In 1725, King Agaja Trudo of Dahomey sent an emissary to England to express his desire that he wanted to trade with Europeans who were not slavers. The Kingdom of Dahomey under Agaja Trudo pursued an anti-slaving agenda, burning down trading posts at the slave ports of Allada and Whydah, besieging European forts that held slaves, punishing and executing European slavers, and blocking the overland routes by which slaves were brought from the interior to be sold in coastal markets. All of these actions undoubtedly had an adverse impact on commerce, but they were pursued nonetheless in the interest of restricting the slave trade.
From pg. 246 of
The Cambridge History of Africa, Vol. IV, edited by J. D. Fage, Richard Gray, and Roland Anthony Oliver:
King Agaja Trudo was also a rather far-sighted king who understood the importance of developing Dahomey's industrial capacity, and accordingly sent invitations for European artisans and craftsmen to set up shop in Dahomey and disseminate their skills and techniques.

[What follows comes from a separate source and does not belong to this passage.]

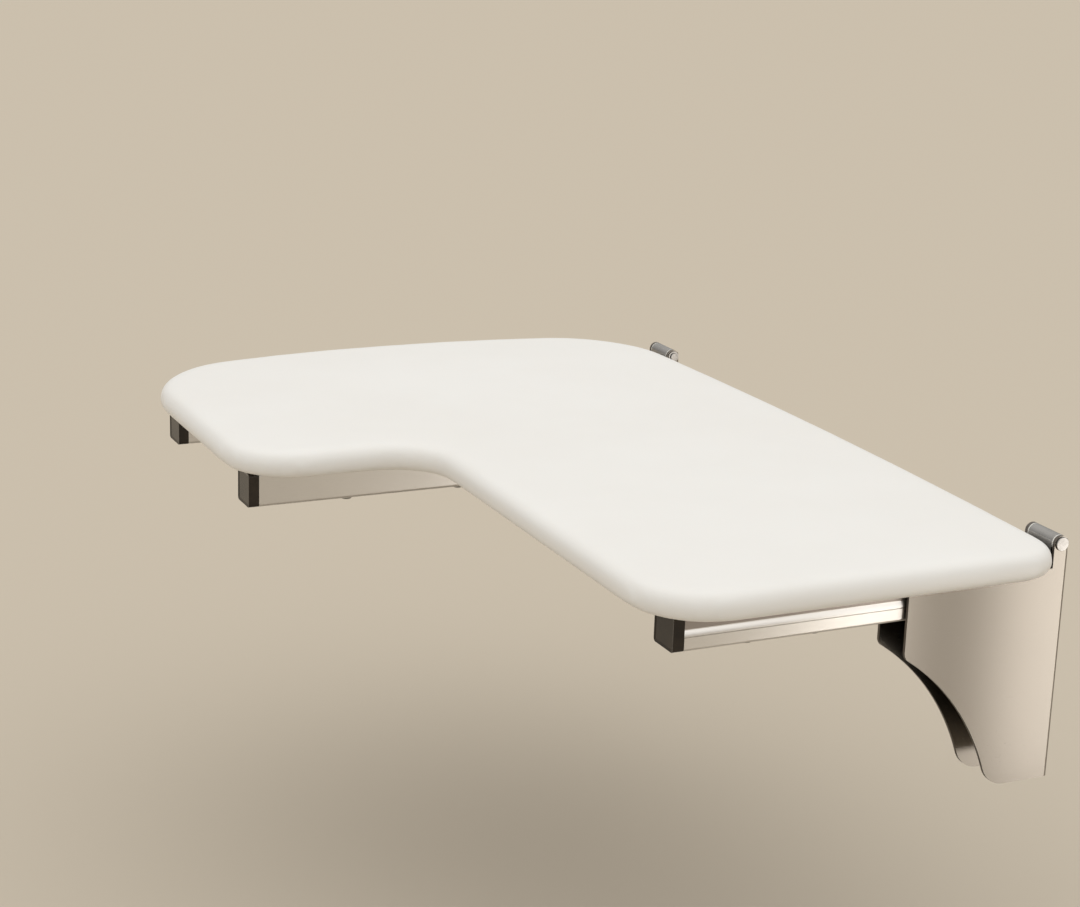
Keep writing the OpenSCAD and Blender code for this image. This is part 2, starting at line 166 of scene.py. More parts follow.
def pick_points(piece: bpy.types.Object, wanted: PointTest) -> None:
    """Selects the vertices that a test wants, in edit mode.

    Args:
        piece: The object in edit mode.
        wanted: Takes a vertex's place.
    """
    bpy.ops.mesh.select_all(action="DESELECT")
    mesh = bmesh.from_edit_mesh(piece.data)
    for vertex in mesh.verts:
        if wanted(vertex.co):
            vertex.select_set(True)
    mesh.select_flush_mode()
    bmesh.update_edit_mesh(piece.data)


def apply_modifier(piece: bpy.types.Object, name: str, kind: str, **settings: object) -> None:
    """Adds a modifier with its settings and applies it.

    Args:
        piece: The object that takes the modifier.
        name: The modifier's name.
        kind: Blender's modifier type.
        **settings: The modifier's own properties.
    """
    focus(piece)
    modifier = piece.modifiers.new(name, kind)
    for key, value in settings.items():
        setattr(modifier, key, value)
    bpy.ops.object.modifier_apply(modifier=modifier.name)


def round_edges(piece: bpy.types.Object, width: float, steps: int = 3, limit: float = 35.0) -> None:
    """Breaks every sharp edge with a small round.

    Args:
        piece: The object to round.
        width: How far the round reaches from the edge, in metres.
        steps: Faces across the round.
        limit: Edges that turn by less than this many degrees are left alone.
    """
    apply_modifier(
        piece, "edge_round", "BEVEL", width=width, segments=steps, limit_method="ANGLE",
        angle_limit=math.radians(limit), use_clamp_overlap=True,
    )


def smooth(piece: bpy.types.Object, angle: float = 40.0) -> None:
    """Shades an object smooth up to an angle and keeps its flat faces flat.

    Args:
        piece: The object to shade.
        angle: Edges that turn by more than this many degrees stay sharp.
    """
    focus(piece)
    bpy.ops.object.shade_smooth_by_angle(angle=math.radians(angle))
    apply_modifier(piece, "even_shading", "WEIGHTED_NORMAL", keep_sharp=True)


def settle(piece: bpy.types.Object, name: str) -> bpy.types.Object:
    """Names an object and puts its place, turn and size into its mesh.

    Args:
        piece: The object to settle.
        name: The name it takes.

    Returns:
        The same object.
    """
    focus(piece)
    piece.name = name
    piece.data.name = name
    bpy.ops.object.transform_apply(location=True, rotation=True, scale=True)
    return piece


def join_all(pieces: Sequence[bpy.types.Object], name: str) -> bpy.types.Object:
    """Joins several objects into one mesh.

    Args:
        pieces: The objects to join.
        name: The name of the joined object.

    Returns:
        The joined object.
    """
    focus(pieces[0])
    for piece in pieces[1:]:
        piece.select_set(True)
    if len(pieces) > 1:
        bpy.ops.object.join()
    return settle(bpy.context.view_layer.objects.active, name)


def copy_at(piece: bpy.types.Object, shift: Vector) -> bpy.types.Object:
    """Copies an object with its own mesh and moves the copy.

    Args:
        piece: The object to copy.
        shift: How far the copy moves.

    Returns:
        The copy.
    """
    focus(piece)
    bpy.ops.object.duplicate(linked=False)
    twin = bpy.context.view_layer.objects.active
    bpy.ops.transform.translate(value=shift)
    return twin


def cut_out(piece: bpy.types.Object, cutter: bpy.types.Object) -> None:
    """Cuts one solid out of another and removes the cutter.

    Args:
        piece: The solid that is cut.
        cutter: The solid that is taken away.
    """
    apply_modifier(piece, "cut", "BOOLEAN", operation="DIFFERENCE", solver="EXACT", object=cutter)
    bpy.data.objects.remove(cutter)


def merged_copy(frame: dict, node: str, name: str) -> bpy.types.Object:
    """Copies a frame node as one connected mesh with whole flat faces.

    Args:
        node: The node's name.
        name: The copy's name.

    Returns:
        The copy.
    """
    piece = bpy.data.objects.new(name, frame["nodes"][node].data.copy())
    bpy.context.scene.collection.objects.link(piece)
    piece.data.name = name
    piece.data.materials.clear()
    focus(piece)
    bpy.ops.mesh.customdata_custom_splitnormals_clear()
    with editing(piece):
        bpy.ops.mesh.select_all(action="SELECT")
        bpy.ops.mesh.remove_doubles(threshold=0.01 * MM)
        bpy.ops.mesh.dissolve_limited(angle_limit=math.radians(0.5))
    return piece


# ----------------------------------------
# Shader groups
# ----------------------------------------


@dataclass
class Wiring:
    """Adds and joins the nodes of one node tree."""

    tree: bpy.types.NodeTree

    def add(self, kind: str, inputs: dict | None = None, **settings: object) -> bpy.types.Node:
        """Adds a node.

        Args:
            kind: Blender's node type.
            inputs: Constants or output sockets for the node's inputs, by name or place.
            **settings: The node's own properties.

        Returns:
            The node.
        """
        node = self.tree.nodes.new(kind)
        for key, value in settings.items():
            setattr(node, key, value)
        for key, value in (inputs or {}).items():
            self.feed(node, key, value)
        return node

    def feed(self, node: bpy.types.Node, key: str | int, value: object) -> None:
        """Sets one input, or joins an output socket to it."""
        if isinstance(value, bpy.types.NodeSocket):
            self.tree.links.new(value, node.inputs[key])
        else:
            node.inputs[key].default_value = value

    def maths(self, operation: str, first: object, second: object = 0.0) -> bpy.types.NodeSocket:
        """Adds a Math node and returns its value."""
        return self.add("ShaderNodeMath", {0: first, 1: second}, operation=operation).outputs[0]

    def spread(
        self, value: object, low: float, high: float, to_low: float, to_high: float
    ) -> bpy.types.NodeSocket:
        """Maps one range of values to another, clamped, and returns the result."""
        places = {"Value": value, "From Min": low, "From Max": high, "To Min": to_low, "To Max": to_high}
        return self.add("ShaderNodeMapRange", places, clamp=True).outputs["Result"]

    def noise(self, vector: object, scale: object, detail: float, rough: float) -> bpy.types.NodeSocket:
        """Adds a Noise Texture and returns its value."""
        inputs = {"Vector": vector, "Scale": scale, "Detail": detail, "Roughness": rough}
        return self.add("ShaderNodeTexNoise", inputs).outputs["Fac"]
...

According to William Smith in his
A New Voyage to Guinea(London, 1744), Agaja Trudo was a highly enthusiastic patron of European industry, "So that if any Taylor, Carpenter, Smith, or any Sort of White Man that is free be willing to come here he will find very good Encouragement, and be much caress'd, and get Money, if he can be contented with this Life for a Time; his Majesty paying every Body extravagantly that works for him."